Boston, however, is a different story. I can see the skylights on the townhouses of Louisberg Square and the perennial protesters outside the Massachusetts State House a few blocks away. (The special military black-ops version of Google Earth is required to see what the signs that they are carrying say.) Maybe rich Democrats, like the ketchup people, are not afforded the same privacy as rich Republicans and Libertarians.

Google's challenge can be summed up in a single word. My more senior readers may remember that in the movie "The Graduate," the title character played by Dustin Hoffman was told that "plastics" was the magic word. Today, that word would be "semantics."

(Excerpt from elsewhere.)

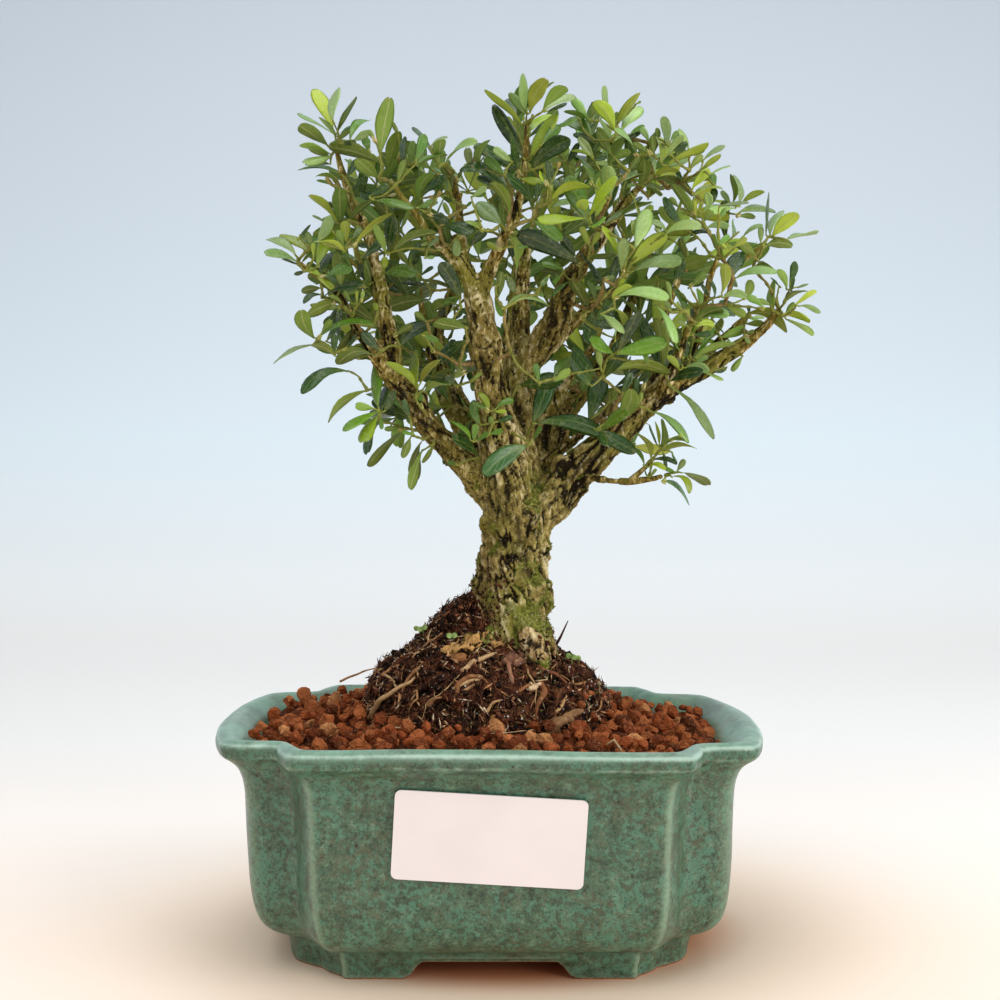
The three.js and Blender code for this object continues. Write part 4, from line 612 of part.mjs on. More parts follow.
for (const [name, colour, twigs, leaves] of SPRAYS) {
  let spray = null;
  const join = m => { const s = spray ? spray.add(m) : m; if (spray) { s.numTri(); spray.delete(); m.delete(); } spray = s; };
  for (const t of twigs) {
    const pts = []; for (let i = 0; i < t.length; i += 4) pts.push(t.slice(i, i + 4));
    join(toManifold(taperTube(pts, 3)));
  }
  for (const L of leaves) {
    const m = leafSolid(L, L.length > 12 ? L.slice(12, 15) : null);
    let hit = false;
    for (const o of placed) if (!hit && near(o, m)) { const x = m.intersect(o); hit = x.volume() > 1e-4; x.delete(); }
    if (hit) m.delete(); else join(m);
  }
  const cut = o => { const s = spray.subtract(o); s.numTri(); spray.delete(); spray = s; };
  cut(woodClear);
  for (const o of placed) if (near(o, spray)) { const x = spray.intersect(o), v = x.volume(); x.delete(); if (v > 1e-6) cut(o); }
  const parts = pieces(spray);
  // where a limb cuts a spray in two, a large second part is a shoot of its own on the other side of that limb
  parts.slice(0, 3).filter((p, i) => i === 0 || p.numTri() >= 96).forEach((p, i) => {
    placed.push(p);
    add(name + ['', '_second', '_third'][i], toGeometry(p), material(LEAF_COLOURS[colour], 0.45));
  });
}

// ---- settle on the shared origin ---------------------------------------------------------
const box = new THREE.Box3();
group.children.forEach(m => { m.geometry.computeBoundingBox(); box.union(m.geometry.boundingBox); });
const shift = new THREE.Vector3(-(box.min.x + box.max.x) / 2, -(box.min.y + box.max.y) / 2, -box.min.z);
group.children.forEach(m => m.geometry.translate(shift.x, shift.y, shift.z));
export default group;
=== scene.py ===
# Potted boxwood bonsai: the looks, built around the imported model. Lengths in the tables are tenths of a millimetre in the
# pot's own frame (origin under the middle of the pot), radii hundredths of a millimetre.
import math

import bpy
import numpy as np
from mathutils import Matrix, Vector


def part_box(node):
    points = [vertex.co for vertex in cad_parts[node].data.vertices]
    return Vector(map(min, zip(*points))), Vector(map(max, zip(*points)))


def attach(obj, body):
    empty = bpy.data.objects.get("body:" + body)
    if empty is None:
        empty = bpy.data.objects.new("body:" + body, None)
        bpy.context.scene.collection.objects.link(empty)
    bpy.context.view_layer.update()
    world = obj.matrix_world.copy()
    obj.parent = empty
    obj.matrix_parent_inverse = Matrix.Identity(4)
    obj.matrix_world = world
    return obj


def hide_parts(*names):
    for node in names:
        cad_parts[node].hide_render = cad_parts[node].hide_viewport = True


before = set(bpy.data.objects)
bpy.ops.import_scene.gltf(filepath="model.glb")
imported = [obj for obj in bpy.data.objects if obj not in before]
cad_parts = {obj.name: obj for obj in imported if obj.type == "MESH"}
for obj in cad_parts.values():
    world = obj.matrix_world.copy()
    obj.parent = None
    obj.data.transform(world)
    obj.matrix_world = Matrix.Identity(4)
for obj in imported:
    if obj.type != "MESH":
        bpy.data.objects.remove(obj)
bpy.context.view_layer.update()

_lo, _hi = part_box("pot")
DX, DY = (_lo[0] + _hi[0]) / 2 * 1000, (_lo[1] + _hi[1]) / 2 * 1000


# ---------------------------------------------------------------- helpers
class Noise:
    """Gradient noise on arrays of points, about -1 to 1."""

    def __init__(self, seed):
        r = np.random.default_rng(seed)
        p = r.permutation(256)
        self.p = np.concatenate([p, p, p])
        g = r.normal(size=(256, 3))
        self.g = g / np.linalg.norm(g, axis=1)[:, None]

    def __call__(self, P):
        P = np.asarray(P, float)
        i = np.floor(P).astype(int)
        f = P - i
        i &= 255
        u = f * f * f * (f * (f * 6 - 15) + 10)
        out = np.zeros(P.shape[:-1])
        for a in (0, 1):
            for b in (0, 1):
                for c in (0, 1):
                    h = self.p[self.p[self.p[(i[..., 0] + a) & 255] + ((i[..., 1] + b) & 255)] + ((i[..., 2] + c) & 255)]
                    w = (u[..., 0] if a else 1 - u[..., 0]) * (u[..., 1] if b else 1 - u[..., 1]) * (u[..., 2] if c else 1 - u[..., 2])
                    out += w * (self.g[h] * (f - (a, b, c))).sum(-1)
        return out * 1.6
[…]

The problem with Google Earth is that it does not tell you the meaning of what you are seeing ("semantics" means "meaning") and especially not what it means specifically to you. It does not even provide the objective knowledge required to begin to derive that meaning. In Boston, it does not know about the protestors in front of the State House, or the swan boats in the Public Garden Lagoon, or that Community Boating owns many of the sailboats that you see in the harbor. Its "local knowledge" is rather limited and it volunteers nothing. If you don't enter the right query in the Googlebox or check the right boxes, you won't learn anything. And you can forget about it ever telling you if a certain area is safe to walk around at night.

(Here is an entire parenthetic paragraph on a frightening thought that I had the first time I saw Google Earth. I was not frightened by the privacy implications, because that black-ops comment I made earlier was no joke. While the exact capabilities of military eyes-in-the-sky are highly classified info, a reasonable guess is that they have ten times the resolution of the best that Google Earth has to offer. If you don't wash your car, they will know. What is really frightening, however, is that people are going to start advertising on the tops of buildings in a big way now that everyone can see them over the Internet. Boston may still look quaint and delightful from the air now, but in a few years it will be one big Citgo sign. Incidentally, you can see the back of the current Citgo sign if you know what you are looking for, but not the front, on Google Earth. Of course, the casual cybervisitor from Iceland will have no idea that that is what he is looking at.)

While syntax is easy to program into computers, semantics is not. But with sufficiently powerful hardware, semantics can be faked. For example, technicians in far-away lands who know little of how things work here in the U.S. except for what they see on "The Simpsons" and "Desperate Housewives" and in the first-run movies that they get to see before we do, are essentially faking understanding what irate and often clueless customers are asking them. We are not that many years away from the time when computers can do a much better job of faking it.

Anyone who has ever visiting a friend in a place where they have never been before knows that the better the friend knows them, the better will be his or her suggestions as to what to visit and what to do. Furthermore, because friends presumably have shared experiences, the meaning of the local geography is molded by those experiences.

The real issue with Google the corporation is: "Are they faking it?" Are they just a bunch of guys with Asperger's syndrome to whom real life is as devoid of meaning as the results of a Google search, or are they capable of not just endowing the world with meaning, but grokking it as well? We already know the answer for Microsoft, whose dictionary literally does not include the word "grok." Time will tell if Googlers can climb out of their box and not only develop technology that helps us see the world, but also does something to change it for the better.